# [YOUR GOAL]
Reproduce the material in full, unchanged.

# [AVAILABLE DATA]
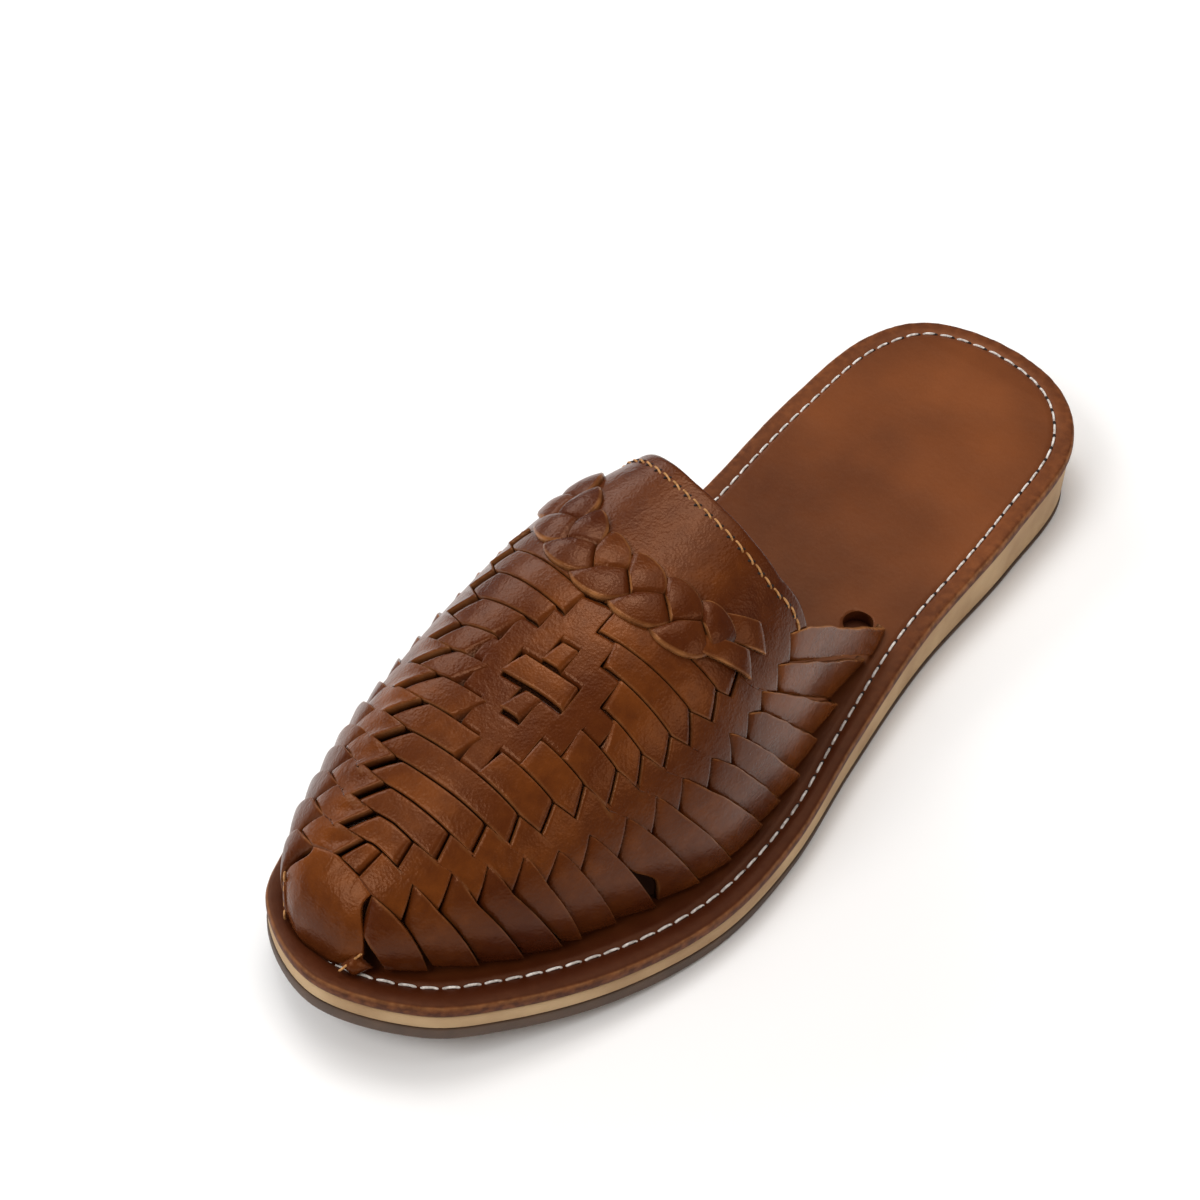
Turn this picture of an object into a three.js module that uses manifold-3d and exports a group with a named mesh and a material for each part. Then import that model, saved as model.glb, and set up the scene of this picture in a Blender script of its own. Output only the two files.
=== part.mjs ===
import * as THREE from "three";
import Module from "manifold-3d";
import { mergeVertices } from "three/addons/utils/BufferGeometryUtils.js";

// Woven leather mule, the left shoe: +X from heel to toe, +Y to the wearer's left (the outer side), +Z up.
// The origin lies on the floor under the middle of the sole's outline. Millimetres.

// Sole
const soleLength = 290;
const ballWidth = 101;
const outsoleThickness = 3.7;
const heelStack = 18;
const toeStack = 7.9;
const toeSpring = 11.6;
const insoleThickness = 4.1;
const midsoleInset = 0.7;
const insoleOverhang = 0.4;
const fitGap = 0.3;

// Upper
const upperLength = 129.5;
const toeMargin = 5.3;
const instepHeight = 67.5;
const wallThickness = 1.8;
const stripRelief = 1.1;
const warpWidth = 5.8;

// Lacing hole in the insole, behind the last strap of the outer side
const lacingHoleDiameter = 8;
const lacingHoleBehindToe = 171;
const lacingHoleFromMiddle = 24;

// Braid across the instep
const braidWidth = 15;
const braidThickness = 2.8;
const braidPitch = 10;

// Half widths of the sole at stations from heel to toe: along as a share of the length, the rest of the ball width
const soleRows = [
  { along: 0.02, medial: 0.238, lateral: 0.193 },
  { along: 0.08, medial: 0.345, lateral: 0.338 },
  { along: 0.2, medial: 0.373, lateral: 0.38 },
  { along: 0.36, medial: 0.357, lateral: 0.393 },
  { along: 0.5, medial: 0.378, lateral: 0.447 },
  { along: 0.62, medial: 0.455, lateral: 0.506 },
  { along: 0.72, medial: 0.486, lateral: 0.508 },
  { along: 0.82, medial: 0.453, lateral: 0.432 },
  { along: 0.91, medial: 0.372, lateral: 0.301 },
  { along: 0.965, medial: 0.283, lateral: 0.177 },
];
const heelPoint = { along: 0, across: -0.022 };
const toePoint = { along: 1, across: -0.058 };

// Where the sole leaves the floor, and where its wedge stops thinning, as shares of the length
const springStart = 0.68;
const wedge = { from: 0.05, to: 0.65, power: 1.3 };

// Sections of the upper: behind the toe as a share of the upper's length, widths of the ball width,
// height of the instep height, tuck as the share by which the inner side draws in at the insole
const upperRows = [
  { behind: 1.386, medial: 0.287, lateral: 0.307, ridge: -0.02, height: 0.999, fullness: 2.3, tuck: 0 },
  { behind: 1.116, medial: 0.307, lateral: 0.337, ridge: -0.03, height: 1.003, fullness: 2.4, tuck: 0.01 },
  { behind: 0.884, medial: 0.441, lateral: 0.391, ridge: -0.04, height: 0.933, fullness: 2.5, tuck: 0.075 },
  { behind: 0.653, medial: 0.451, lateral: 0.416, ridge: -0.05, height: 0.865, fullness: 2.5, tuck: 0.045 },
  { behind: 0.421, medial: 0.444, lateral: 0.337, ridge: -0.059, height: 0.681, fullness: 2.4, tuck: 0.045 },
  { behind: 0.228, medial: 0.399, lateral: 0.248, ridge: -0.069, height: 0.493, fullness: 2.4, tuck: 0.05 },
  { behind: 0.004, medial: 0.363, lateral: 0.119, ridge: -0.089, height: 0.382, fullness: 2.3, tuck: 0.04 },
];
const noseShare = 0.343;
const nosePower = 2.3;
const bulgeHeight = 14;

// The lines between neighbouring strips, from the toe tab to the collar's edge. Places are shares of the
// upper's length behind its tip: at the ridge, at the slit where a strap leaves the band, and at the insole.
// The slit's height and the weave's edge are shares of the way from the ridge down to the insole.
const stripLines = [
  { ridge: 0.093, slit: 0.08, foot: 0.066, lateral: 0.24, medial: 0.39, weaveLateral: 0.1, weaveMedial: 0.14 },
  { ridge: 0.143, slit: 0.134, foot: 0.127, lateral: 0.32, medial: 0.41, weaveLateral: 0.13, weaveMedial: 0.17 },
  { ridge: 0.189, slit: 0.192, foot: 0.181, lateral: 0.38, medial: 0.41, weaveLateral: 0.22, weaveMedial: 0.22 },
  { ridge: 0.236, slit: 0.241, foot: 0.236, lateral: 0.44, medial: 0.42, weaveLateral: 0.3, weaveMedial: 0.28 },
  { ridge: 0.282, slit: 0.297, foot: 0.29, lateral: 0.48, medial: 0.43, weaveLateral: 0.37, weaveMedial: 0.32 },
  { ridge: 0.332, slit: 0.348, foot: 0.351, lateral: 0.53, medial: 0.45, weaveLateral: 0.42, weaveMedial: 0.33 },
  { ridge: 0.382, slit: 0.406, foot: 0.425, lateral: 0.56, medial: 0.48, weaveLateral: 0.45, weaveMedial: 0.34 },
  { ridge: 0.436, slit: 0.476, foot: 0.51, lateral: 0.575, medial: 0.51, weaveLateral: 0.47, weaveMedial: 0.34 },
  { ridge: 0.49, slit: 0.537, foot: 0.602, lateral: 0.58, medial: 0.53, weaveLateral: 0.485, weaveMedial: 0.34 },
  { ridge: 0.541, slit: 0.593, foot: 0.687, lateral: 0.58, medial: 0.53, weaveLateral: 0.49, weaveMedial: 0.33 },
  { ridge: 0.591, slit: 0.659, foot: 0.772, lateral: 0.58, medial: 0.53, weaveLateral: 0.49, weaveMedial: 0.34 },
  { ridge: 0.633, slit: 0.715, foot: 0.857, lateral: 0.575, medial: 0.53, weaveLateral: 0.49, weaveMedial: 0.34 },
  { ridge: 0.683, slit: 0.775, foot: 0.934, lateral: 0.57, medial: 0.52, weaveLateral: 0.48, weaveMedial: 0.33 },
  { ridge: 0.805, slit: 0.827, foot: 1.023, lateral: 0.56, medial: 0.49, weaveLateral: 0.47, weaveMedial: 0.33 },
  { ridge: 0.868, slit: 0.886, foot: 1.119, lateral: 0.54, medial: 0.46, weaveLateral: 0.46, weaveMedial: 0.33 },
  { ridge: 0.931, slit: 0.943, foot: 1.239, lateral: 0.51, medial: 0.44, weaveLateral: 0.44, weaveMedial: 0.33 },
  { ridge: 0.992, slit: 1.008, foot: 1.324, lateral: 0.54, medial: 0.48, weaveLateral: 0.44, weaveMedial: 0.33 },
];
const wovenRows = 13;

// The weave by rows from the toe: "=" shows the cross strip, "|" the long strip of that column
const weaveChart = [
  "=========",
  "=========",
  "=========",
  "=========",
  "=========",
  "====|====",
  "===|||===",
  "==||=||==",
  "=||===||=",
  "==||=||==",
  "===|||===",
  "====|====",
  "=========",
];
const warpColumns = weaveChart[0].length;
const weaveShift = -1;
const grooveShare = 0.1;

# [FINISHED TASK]
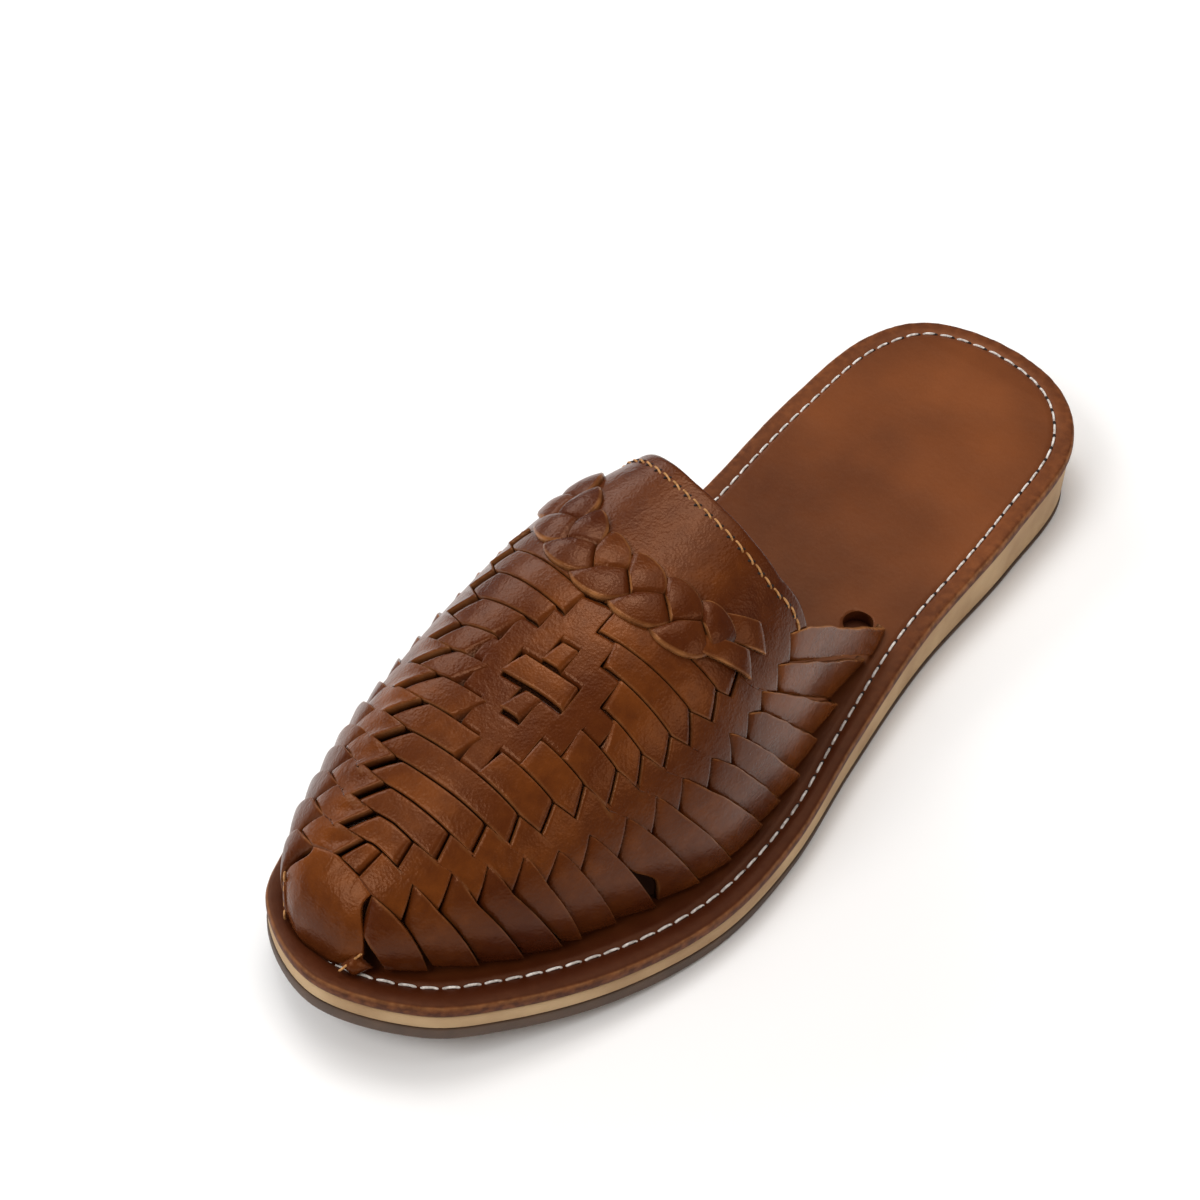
Turn this picture of an object into a three.js module that uses manifold-3d and exports a group with a named mesh and a material for each part. Then import that model, saved as model.glb, and set up the scene of this picture in a Blender script of its own. Output only the two files.
=== part.mjs ===
import * as THREE from "three";
import Module from "manifold-3d";
import { mergeVertices } from "three/addons/utils/BufferGeometryUtils.js";

// Woven leather mule, the left shoe: +X from heel to toe, +Y to the wearer's left (the outer side), +Z up.
// The origin lies on the floor under the middle of the sole's outline. Millimetres.

// Sole
const soleLength = 290;
const ballWidth = 101;
const outsoleThickness = 3.7;
const heelStack = 18;
const toeStack = 7.9;
const toeSpring = 11.6;
const insoleThickness = 4.1;
const midsoleInset = 0.7;
const insoleOverhang = 0.4;
const fitGap = 0.3;

// Upper
const upperLength = 129.5;
const toeMargin = 5.3;
const instepHeight = 67.5;
const wallThickness = 1.8;
const stripRelief = 1.1;
const warpWidth = 5.8;

// Lacing hole in the insole, behind the last strap of the outer side
const lacingHoleDiameter = 8;
const lacingHoleBehindToe = 171;
const lacingHoleFromMiddle = 24;

// Braid across the instep
const braidWidth = 15;
const braidThickness = 2.8;
const braidPitch = 10;

// Half widths of the sole at stations from heel to toe: along as a share of the length, the rest of the ball width
const soleRows = [
  { along: 0.02, medial: 0.238, lateral: 0.193 },
  { along: 0.08, medial: 0.345, lateral: 0.338 },
  { along: 0.2, medial: 0.373, lateral: 0.38 },
  { along: 0.36, medial: 0.357, lateral: 0.393 },
  { along: 0.5, medial: 0.378, lateral: 0.447 },
  { along: 0.62, medial: 0.455, lateral: 0.506 },
  { along: 0.72, medial: 0.486, lateral: 0.508 },
  { along: 0.82, medial: 0.453, lateral: 0.432 },
  { along: 0.91, medial: 0.372, lateral: 0.301 },
  { along: 0.965, medial: 0.283, lateral: 0.177 },
];
const heelPoint = { along: 0, across: -0.022 };
const toePoint = { along: 1, across: -0.058 };

// Where the sole leaves the floor, and where its wedge stops thinning, as shares of the length
const springStart = 0.68;
const wedge = { from: 0.05, to: 0.65, power: 1.3 };

// Sections of the upper: behind the toe as a share of the upper's length, widths of the ball width,
// height of the instep height, tuck as the share by which the inner side draws in at the insole
const upperRows = [
  { behind: 1.386, medial: 0.287, lateral: 0.307, ridge: -0.02, height: 0.999, fullness: 2.3, tuck: 0 },
  { behind: 1.116, medial: 0.307, lateral: 0.337, ridge: -0.03, height: 1.003, fullness: 2.4, tuck: 0.01 },
  { behind: 0.884, medial: 0.441, lateral: 0.391, ridge: -0.04, height: 0.933, fullness: 2.5, tuck: 0.075 },
  { behind: 0.653, medial: 0.451, lateral: 0.416, ridge: -0.05, height: 0.865, fullness: 2.5, tuck: 0.045 },
  { behind: 0.421, medial: 0.444, lateral: 0.337, ridge: -0.059, height: 0.681, fullness: 2.4, tuck: 0.045 },
  { behind: 0.228, medial: 0.399, lateral: 0.248, ridge: -0.069, height: 0.493, fullness: 2.4, tuck: 0.05 },
  { behind: 0.004, medial: 0.363, lateral: 0.119, ridge: -0.089, height: 0.382, fullness: 2.3, tuck: 0.04 },
];
const noseShare = 0.343;
const nosePower = 2.3;
const bulgeHeight = 14;

// The lines between neighbouring strips, from the toe tab to the collar's edge. Places are shares of the
// upper's length behind its tip: at the ridge, at the slit where a strap leaves the band, and at the insole.
// The slit's height and the weave's edge are shares of the way from the ridge down to the insole.
const stripLines = [
  { ridge: 0.093, slit: 0.08, foot: 0.066, lateral: 0.24, medial: 0.39, weaveLateral: 0.1, weaveMedial: 0.14 },
  { ridge: 0.143, slit: 0.134, foot: 0.127, lateral: 0.32, medial: 0.41, weaveLateral: 0.13, weaveMedial: 0.17 },
  { ridge: 0.189, slit: 0.192, foot: 0.181, lateral: 0.38, medial: 0.41, weaveLateral: 0.22, weaveMedial: 0.22 },
  { ridge: 0.236, slit: 0.241, foot: 0.236, lateral: 0.44, medial: 0.42, weaveLateral: 0.3, weaveMedial: 0.28 },
  { ridge: 0.282, slit: 0.297, foot: 0.29, lateral: 0.48, medial: 0.43, weaveLateral: 0.37, weaveMedial: 0.32 },
  { ridge: 0.332, slit: 0.348, foot: 0.351, lateral: 0.53, medial: 0.45, weaveLateral: 0.42, weaveMedial: 0.33 },
  { ridge: 0.382, slit: 0.406, foot: 0.425, lateral: 0.56, medial: 0.48, weaveLateral: 0.45, weaveMedial: 0.34 },
  { ridge: 0.436, slit: 0.476, foot: 0.51, lateral: 0.575, medial: 0.51, weaveLateral: 0.47, weaveMedial: 0.34 },
  { ridge: 0.49, slit: 0.537, foot: 0.602, lateral: 0.58, medial: 0.53, weaveLateral: 0.485, weaveMedial: 0.34 },
  { ridge: 0.541, slit: 0.593, foot: 0.687, lateral: 0.58, medial: 0.53, weaveLateral: 0.49, weaveMedial: 0.33 },
  { ridge: 0.591, slit: 0.659, foot: 0.772, lateral: 0.58, medial: 0.53, weaveLateral: 0.49, weaveMedial: 0.34 },
  { ridge: 0.633, slit: 0.715, foot: 0.857, lateral: 0.575, medial: 0.53, weaveLateral: 0.49, weaveMedial: 0.34 },
  { ridge: 0.683, slit: 0.775, foot: 0.934, lateral: 0.57, medial: 0.52, weaveLateral: 0.48, weaveMedial: 0.33 },
  { ridge: 0.805, slit: 0.827, foot: 1.023, lateral: 0.56, medial: 0.49, weaveLateral: 0.47, weaveMedial: 0.33 },
  { ridge: 0.868, slit: 0.886, foot: 1.119, lateral: 0.54, medial: 0.46, weaveLateral: 0.46, weaveMedial: 0.33 },
  { ridge: 0.931, slit: 0.943, foot: 1.239, lateral: 0.51, medial: 0.44, weaveLateral: 0.44, weaveMedial: 0.33 },
  { ridge: 0.992, slit: 1.008, foot: 1.324, lateral: 0.54, medial: 0.48, weaveLateral: 0.44, weaveMedial: 0.33 },
];
const wovenRows = 13;

// The weave by rows from the toe: "=" shows the cross strip, "|" the long strip of that column
const weaveChart = [
  "=========",
  "=========",
  "=========",
  "=========",
  "=========",
  "====|====",
  "===|||===",
  "==||=||==",
  "=||===||=",
  "==||=||==",
  "===|||===",
  "====|====",
  "=========",
];
const warpColumns = weaveChart[0].length;
const weaveShift = -1;
const grooveShare = 0.1;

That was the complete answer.